Observando a direcção geral da (des)ordenação de ensaios, pensamentos e caracteres neste espaço de partilha do virtual, clara será a intenção de insistência no acto – acima de tudo sincero, mas muitas vezes imaturo – de questionamento sobre noções de representação, identidade e corporalidade. A repetição vocabular resulta da fragilidade da escrita; a repetição conceptual surge no lugar de enfático e genuíno interesse – e necessidade – de incorporação, reconhecimento e avaliação das inúmeras possibilidades – esquecidas, perdidas, silenciadas – do terreno da disrupção das fórmulas estabelecidas. O reforço de um novo estado que germina dos solos do passado.
O terreno de que nos ocupamos – ou que nos ocupa – neste (outro) passo é o de Maria Klonaris e Katerina Thomadaki. Uma breve – e natural – escavação pela arqueologia de sentidos desbravada por esta dupla que se dedicou à (res)significação do cinema do corpo. O seu retrato poderá partir do labirinto*: um caminho fluido de confronto com as barreiras impostas pelas dicotomias sistémicas.
Neste filme de duas partes, uma câmara, dois corpos, seis gestos, o humano dialoga com o objecto. O indivíduo transmuta no jogo com a plasticidade dos adereços e o corpo inscreve-se – lentamente – numa nova ordem da linguagem: na ausência da palavra, no controlo da imagem, na sedução, no desprazer, na (des)mistificação, na (des)ordem. Maria e Katerina concretizam-se num ritual de intimidade invisível, nos intervalos do equilíbrio inquantificável, onde encontramos a chave para a não-resolução: uma descoberta sensorial da potência do olhar que (nos) vê e que (nos) olha de volta.
Os moldes multiplicam-se no seu percurso de escavação por uma nova cosmonogia: um exercício arqueológico activo de enaltecimento de um novo ideal. Mitologias de quebra da fantasia, de denúncia do aparato, de exposição do dispositivo, de veneração do (real) humano – esquecido, perdido, silenciado mas – desejado.
Uma constelação de anjos** surge pelo caminho. Aqui, seguiremos aquele que nos chegou***.
Novas camadas surgem, nesse contacto com as texturas que delimitam um outro que sai do campo do reconhecível. Um ser múltiplo, um mar de rostos, uma alma irredutível, um espelho em contra-luz: um perfil de justa crueza no surrealismo da existência. A matriz de fuga, de escape, de quebra traduz-se numa câmara inquieta, curiosa, encantada. Vozes e instrumentos improvisados do cânone inexistente embalam as sonoridades de uma natureza voraz. A narrativa surge do fluxo de ideias expressas na (des)ordem da filosofia do natural.
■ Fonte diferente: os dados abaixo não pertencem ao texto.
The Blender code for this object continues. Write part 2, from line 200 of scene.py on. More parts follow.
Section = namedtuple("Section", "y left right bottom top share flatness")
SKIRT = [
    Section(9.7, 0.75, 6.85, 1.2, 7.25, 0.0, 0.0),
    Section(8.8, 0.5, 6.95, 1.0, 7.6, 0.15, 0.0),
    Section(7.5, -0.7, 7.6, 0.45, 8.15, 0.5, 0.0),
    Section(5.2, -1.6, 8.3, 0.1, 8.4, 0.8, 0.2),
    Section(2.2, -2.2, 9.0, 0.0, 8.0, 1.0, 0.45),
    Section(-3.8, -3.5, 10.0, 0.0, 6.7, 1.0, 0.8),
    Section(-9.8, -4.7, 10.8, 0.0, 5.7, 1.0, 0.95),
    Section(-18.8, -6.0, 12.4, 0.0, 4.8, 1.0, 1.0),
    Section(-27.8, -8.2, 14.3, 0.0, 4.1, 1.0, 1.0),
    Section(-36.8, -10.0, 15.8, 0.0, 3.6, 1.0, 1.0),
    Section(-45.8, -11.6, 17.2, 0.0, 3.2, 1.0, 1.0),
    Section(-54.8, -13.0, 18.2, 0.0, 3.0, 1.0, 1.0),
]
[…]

Cria-se um contra-espectáculo de pinturas sobrepostas, um espalhar de pigmentos pelo campo da plena assumpção da impossibilidade de definição, com a afirmação de um corpo que se exprime, que se cumpre, que se transcende em palavras, em poses, em gestos, em partilha, em arte, em vida. Um perfil de glorificação do possível, no vulnerável: uma promessa cumprida em imagem, uma conquista feita em movimento.
Um universo expandível, mais um texto – em fuga e – sem conclusão.